Why do we care so much about finding distances in astronomy? If we know the distance to a star, we can determine its luminosity and mass. We can then discover a correlation between luminosity, mass, and temperature for main sequence stars that our physical theories must account for. Finding distances to stellar explosions like planetary nebulae and supernovae enables us to find the power needed to make the gaseous shells visible and how much was needed to eject them at the measured speeds. Stellar distances and distances to other gaseous nebulae are necessary for determining the mass distribution of our galaxy. We then have been able to discover that most of the mass in our Galaxy is not producing light of any kind and is in a dark halo around the visible parts of the Galaxy.
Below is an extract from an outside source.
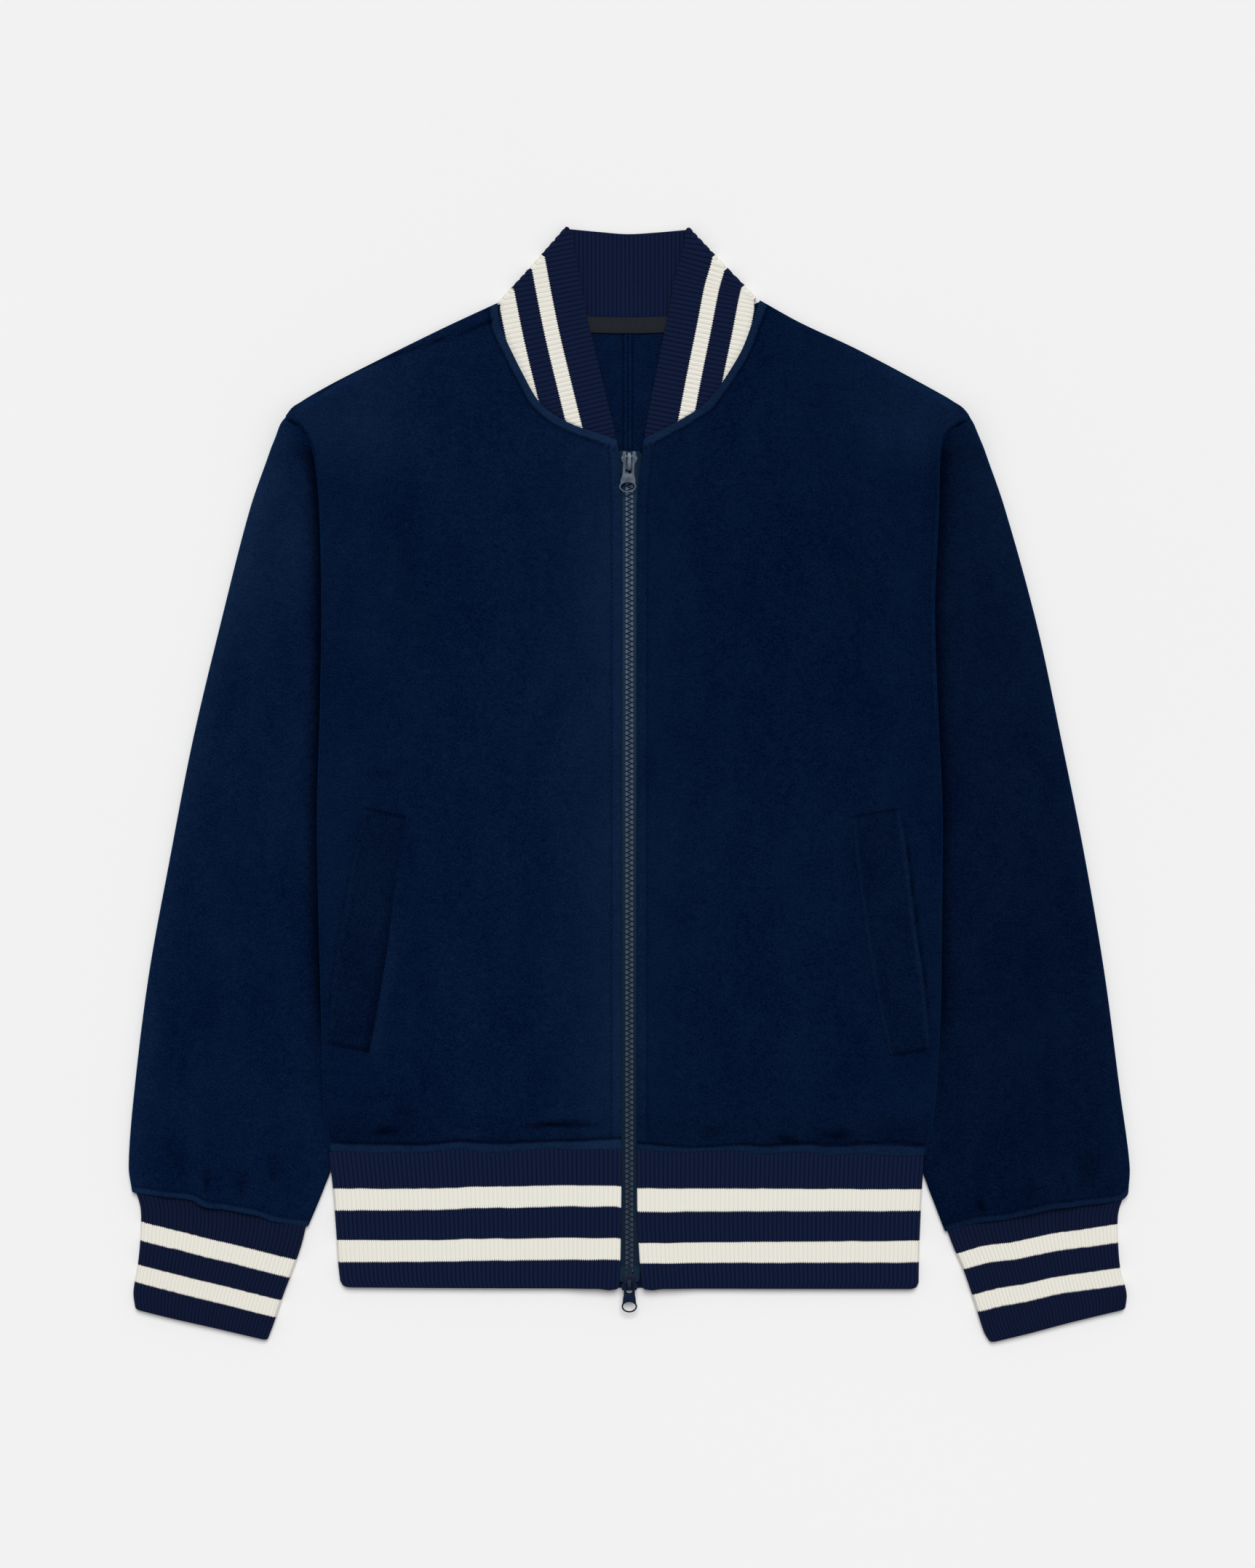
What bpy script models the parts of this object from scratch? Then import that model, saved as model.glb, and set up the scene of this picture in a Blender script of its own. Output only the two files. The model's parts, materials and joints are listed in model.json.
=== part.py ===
"""A zip-front fleece track jacket with striped ribs, laid flat on its back.

Sizes are in millimetres: +X to the right as seen, +Y to the collar, +Z up.
Left and right are as seen. new_object, plate, upright and make_pull turn them into metres.
"""

import math
from bisect import bisect_right

import bmesh
import bpy
from mathutils import Matrix, Vector

METRES = 0.001

# Cloth
SEAM_GAP = 0.3
FLEECE = 2.6
RIB_KNIT = 2.2
RIB_RISE = 0.7
HEM_RIB_PITCH = 3.3
CUFF_RIB_PITCH = 3.1
COLLAR_RIB_PITCH = 3.4
SEAM_BAND = 6.0
SEAM_BAND_RISE = 0.5
EDGE_ROUND = 1.2
SEAM_HALF = 0.4

# Folds: how far the round of a fold reaches in from its outline
FOLD_STEPS = 4
SLEEVE_FOLD = FLEECE + 0.6
BODY_FOLD = FLEECE + 0.6
CUFF_FOLD = RIB_KNIT + 0.5
HEM_FOLD = RIB_KNIT + 0.8
COLLAR_FOLD = RIB_KNIT + 0.6

# Places round a tube, as shares of the way from the middle of its top, over the left fold
LEFT_TOP_END = 0.24
FLOOR_START = 0.26
FLOOR_END = 0.74
RIGHT_TOP_START = 0.76

# Steps of the body panels: rows down the neckline and the body, columns across
FRONT_NECK_STEPS = 10
BACK_NECK_STEPS = 5
FRONT_ROWS = [110.0, 60.0, 10.0, -40.0, -90.0, -140.0, -185.0]
BACK_ROWS = [178.0, 166.0, 153.0, 140.0, 128.0, 116.0, 100.0, 84.0, 20.0, -50.0, -120.0, -180.0]
HEM_ROWS = [-222.0, -235.0, -243.0, -245.5]
FLAT_STEPS = 3
RISE_STEPS = 3
TUCK_STEPS = 2
LAST_COLUMN = 2 + FLAT_STEPS + RISE_STEPS + TUCK_STEPS

# Layers of the lay
FRONT_FLOOR = FLEECE + 1.2
SLEEVE_FLAT = 2.0 * FLEECE + SEAM_GAP
SIDE_LIFT = SLEEVE_FLAT + SEAM_GAP
LIFT_FULL = 42.0
LIFT_NONE = 76.0
SIDE_TURN = 14.0
SIDE_TURN_GAP = 1.0
SLEEVE_CROWN = 2.6
SLEEVE_SLOPE = 0.9
SLEEVE_CROWN_START = 10.0
CUFF_PUFF = 0.5
HEM_FADE_TOP = -224.0
HEM_FADE_BOTTOM = -248.0
BACK_FADE_LOW = 128.0
BACK_FADE_HIGH = 166.0

# Zip
ZIP_RAISE = 6.0 - FRONT_FLOOR
ZIP_RAISE_FULL = 25.0
ZIP_RAISE_NONE = 50.0
CHAIN_HALF = 3.15
CHAIN_LOW = 4.2
CHAIN_HIGH = 6.6
TAPE_LOW = 5.0
TAPE_HIGH = 5.7
TAPE_HALF = 11.5
TAPE_TOP = 226.0
TAPE_FOOT = -336.0
TEETH_TOP = 221.0
TEETH_FOOT = -338.0
SLIDER_AXIS_Z = 10.2
PLATE_LOW = (3.0, 3.9)
PLATE_HIGH = (6.9, 7.9)
PULL_THICK = 1.3
PULL_BAR = 0.7
PULL_DROOP = math.radians(10.0)
# Left half of each slider's plates from its lower to its upper end, from the hinge axis: x, y
TOP_PLATE = [(-5.0, -6.5), (-5.6, -1.0), (-7.4, 2.6), (-6.6, 4.6)]
BOTTOM_PLATE = [(-5.2, -5.4), (-5.2, 1.0), (-4.6, 4.4)]
TOP_POST = 3.0
BOTTOM_POST = -4.6
POST_HALF_X = 1.3
POST_HALF_Y = 0.9
BRIDGE_HALF = 1.1
BRIDGE_HEAD = 2.9
BRIDGE_CREST = 2.2
BRIDGE_WINDOW = 1.4
SINK = 0.25

# Body edge, which is the armhole seam and then the side fold: y, left x, right x
BODY_EDGE = [
    (250.0, -236.5, 234.5),
    (246.5, -228.0, 225.0),
    (238.0, -221.0, 216.5),
    (222.0, -216.2, 213.6),
    (189.0, -213.0, 212.6),
    (120.0, -211.5, 209.8),
    (50.0, -212.5, 212.0),
    (-20.0, -214.5, 215.0),
    (-90.0, -213.5, 214.6),
    (-160.0, -211.6, 213.6),
    (-220.0, -210.2, 210.0),
    (-251.0, -208.0, 205.0),
]

# Outer fold of the sleeves: y, left x, right x
SLEEVE_OUTER = [
    (248.5, -238.0, 235.6),
    (243.0, -241.0, 238.6),
    (229.5, -247.0, 244.5),
    (189.5, -261.0, 258.5),
    (109.5, -281.5, 280.5),
    (29.5, -300.5, 297.5),
    (-50.5, -316.0, 313.5),
    (-130.5, -330.5, 327.0),
    (-210.5, -340.5, 337.5),
    (-262.0, -344.4, 343.6),
    (-281.0, -342.0, 342.0),
]

# Inner fold of the sleeves, under the body and then free: y, left x, right x
SLEEVE_INNER = [
    (120.0, -178.0, 176.0),
    (40.0, -179.0, 178.5),
    (-60.0, -184.0, 184.5),
    (-140.0, -193.5, 195.0),
    (-195.0, -204.0, 205.0),
    (-226.0, -211.2, 210.8),
    (-252.0, -209.6, 206.4),
    (-272.0, -211.2, 206.8),
    (-303.5, -221.0, 217.2),
]

# Mouth of the sleeves, from the outer fold to the inner fold: x left, x right, y
SLEEVE_MOUTH = [
    (-238.0, 235.6, 248.5),
    (-230.5, 227.5, 251.2),
    (-224.8, 220.8, 247.2),
    (-218.5, 214.3, 239.4),
    (-203.0, 200.0, 206.0),
    (-190.0, 188.0, 164.0),
    (-178.0, 176.0, 120.0),
]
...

Finding distances to other galaxies enables us to find their mass, luminosity, and star formation history among other things. We're better able to hone in on what is going on in some very active galactic cores and also how much dark matter is distributed among and between galaxy cluster members. From galaxy distances, we're also able to answer some cosmological questions like the large-scale geometry of space, the density of the universe needed to stop the expansion (called W [``Omega'']), age of the universe, and whether or not the universe will be expanding. The cosmological questions will be discussed fully in the next chapter on cosmology. This is only a quick overview of the reasons for distance measurements and is by no means an exhaustive list of reasons why we care about distance measurements.

Now let's take a look at the distance scale ladder. The bottom foundational rung of the ladder is the most accurate and the most certain of all the distance determination methods. As we climb upward, each rung depends on the previous rung and is less certain than the previous one.

Rung 1: The Astronomical Unit

The Earth and Distance to the Sun. We use radar reflections from Venus and its angular separation from the Sun to calculate the numerical value of the Astronomical Unit (AU). We can use radar to measure distances out to 50 AU.

Rung 2: Geometric Methods

On the next rung of the distance scale ladder, we convert trigonometric parallax measurements into distances to the nearby stars using their angular shift throughout the year and the numerical value of the Astronomical Unit. We find distances to nearby clusters like the Hyades or the Pleiades via trigonometric parallax or the moving clusters method (another geometric method). We calibrate the cluster's main sequence in terms of absolute magnitude (luminosity). Geometric methods are used to find distances out to about 100 parsecs (or several hundred parsecs with Hipparcos' data).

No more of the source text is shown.